To the casual drinker, coffee is just coffee. But anyone who has spent time around it knows the truth. Beans from different regions taste different, roast differently, and behave differently in the grinder and the brewer. Two cups can look identical, yet one is smooth and balanced while the other is bitter or weak. The difference is not the cup. It is everything that happened upstream.

Asphalt binder works much the same way.

What arrives at a terminal tank is the end product of a long and variable refining process. Asphalt binder is produced from different crude sources and refined in different facilities with different configurations and operating objectives. Even when materials meet the same grade designation, their underlying characteristics can vary in meaningful ways. From a supplier’s perspective, that variability is not an exception. It is the starting point.

That is where the real work begins.

Before a binder ever goes into a pavement, it must be evaluated, blended, tested, and often modified to perform reliably under Texas conditions. Texas is not a forgiving environment for pavements. High surface temperatures, heavy truck traffic, long haul distances, and wide geographic diversity all place significant demands on asphalt materials. A binder that performs acceptably in one climate or region may behave very differently once exposed to Texas heat and loading.

Managing that variability requires more than checking a box on a specification. It requires understanding how each incoming material responds to blending, modification, aging, and storage. Two binders that look the same on paper can respond very differently to polymers or oxidation. Ensuring consistent performance from inconsistent starting materials is an engineering challenge that happens quietly long before a paving crew ever sees the mix.

Scale only amplifies the challenge.

Texas operates at a scale where small inconsistencies can quickly become large problems. Long transport distances, high production volumes, and tight construction schedules leave little margin for error. When a binder does not behave as expected, the impacts ripple outward through certification timelines, plant operations, and project schedules. Maintaining consistency across that system requires coordination between refiners, terminals, laboratories, contractors, and the agency.

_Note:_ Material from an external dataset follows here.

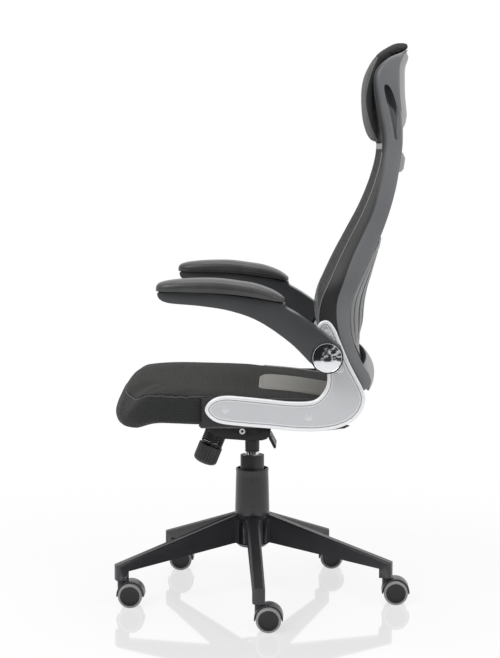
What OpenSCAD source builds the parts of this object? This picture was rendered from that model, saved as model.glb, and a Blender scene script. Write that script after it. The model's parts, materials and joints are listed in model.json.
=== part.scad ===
// High-back mesh office chair with flip-up arms on silver side brackets.
// Millimetres. +Z is up, the front of the chair faces -Y, the sitter's left is +X.
// The origin lies on the floor, on the axis of the gas lift.

/* [Castors] */
// Diameter of a castor wheel
wheel_d = 50; // [44:1:60]
// Width of one wheel
wheel_w = 20; // [16:1:24]
// Thickness of the web between the two wheels
web_w = 13; // [12:0.5:16]
// How far the axle trails behind the stem
castor_trail = 19.6; // [17:0.2:24]
// Diameter of the steel stem
stem_d = 11; // [9:0.5:11]
// Length of the stem inside the leg
stem_grip = 24; // [18:1:26]
// Diameter of the axle
axle_d = 6; // [5:0.5:8]
// Wall of the hood over the wheels
hood_wall = 2.6; // [2:0.1:4]
// Gap between the tread and the hood
hood_gap = 1; // [0.6:0.1:2]
// Thickness of the tread ring
tread_t = 2.6; // [1.6:0.1:5]

/* [Base] */
// Radius of the circle on which the castor stems stand
base_circle_r = 289; // [260:1:330]
// Turn of the first leg away from the chair's left
leg_turn = 4.4; // [0:0.1:36]
// Width of a leg
leg_w = 25; // [23:0.5:32]
// Height of the leg's end above its socket mouth
leg_end_h = 32; // [29:1:40]
// Rise of the leg's top from its end to the hub
leg_rise = 87; // [70:1:100]
// Depth of the leg at the hub
leg_root_h = 58; // [50:1:68]
// Radius of the hub
hub_r = 36; // [34:0.5:42]
// Radius of the round that joins a leg to the hub
root_round = 9; // [5:0.5:11]
// Chamfer along the top of a leg
ridge = 4; // [2:0.5:7]

/* [Column] */
// Diameter of the stand tube
tube_d = 50; // [48:0.5:52]
// Wall of the stand tube
tube_wall = 1.5; // [1.2:0.1:2.5]
// Length of the stand tube
tube_l = 192; // [184:1:198]
// Depth of the stand tube in the hub
tube_grip = 66; // [60:1:68]
// Height of the column cover
cover_h = 98; // [80:1:104]
// Outer radius of the cover at its foot
cover_foot_r = 36.5; // [35:0.5:38]
// Outer radius of the cover at its rim
cover_rim_r = 34; // [32:0.5:35]
// Wall of the cover
cover_wall = 2.6; // [2:0.1:4]
// Diameter of the pressure tube
press_d = 28; // [27:0.5:28.5]
// Wall of the pressure tube
press_wall = 1.5; // [1.2:0.1:2]
// Chrome of the pressure tube seen above the stand tube
chrome_gap = 7; // [6:1:12]
// Height of the dark collar
collar_h = 23; // [16:1:26]
// Wall of the dark collar
collar_wall = 1.1; // [0.9:0.1:2]
// Diameter of the piston rod
rod_d = 10; // [9:0.5:11]
// Length of the guide bush
bush_l = 74; // [60:1:80]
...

That coordination is supported by the framework provided by TxDOT specifications and certification programs, but it is sustained through collaboration. Ongoing dialogue between industry and agency, often through TXAPA committees and working groups, helps ensure that specifications continue to reflect both performance goals and real-world material behavior. From a supplier’s perspective, that collaboration is essential. Specifications are most effective when they are informed by how materials actually behave rather than how they are expected to behave.

“TWO BINDERS THAT LOOK THE SAME ON PAPER CAN RESPOND VERY DIFFERENTLY TO POLYMERS OR OXIDATION. ENSURING CONSISTENT PERFORMANCE FROM INCONSISTENT STARTING MATERIALS IS AN ENGINEERING CHALLENGE THAT HAPPENS QUIETLY LONG BEFORE A PAVING CREW EVER SEES THE MIX.”

The role of binder suppliers in this process is often invisible to the public, but it is foundational to pavement performance. Long before mix design or placement, suppliers are managing variability, verifying properties, ensuring storage stability, and engineering materials so that what leaves a terminal today will still perform as intended years down the road.

As Texas continues to grow, the demands placed on its pavements will only increase. Meeting those demands will require continued attention to the less visible parts of the system, including the supply chain, testing, and engineering decisions that happen well before asphalt is placed. Asphalt binder consistency does not happen naturally. Like a good cup of coffee, it is the result of careful sourcing, thoughtful processing, and a great deal of behind-the-scenes work.

Understanding that complexity helps explain why asphalt pavements in Texas perform the way they do and why collaboration across the supply chain under the umbrella of TXAPA remains critical to building durable, high-performing roads across the state.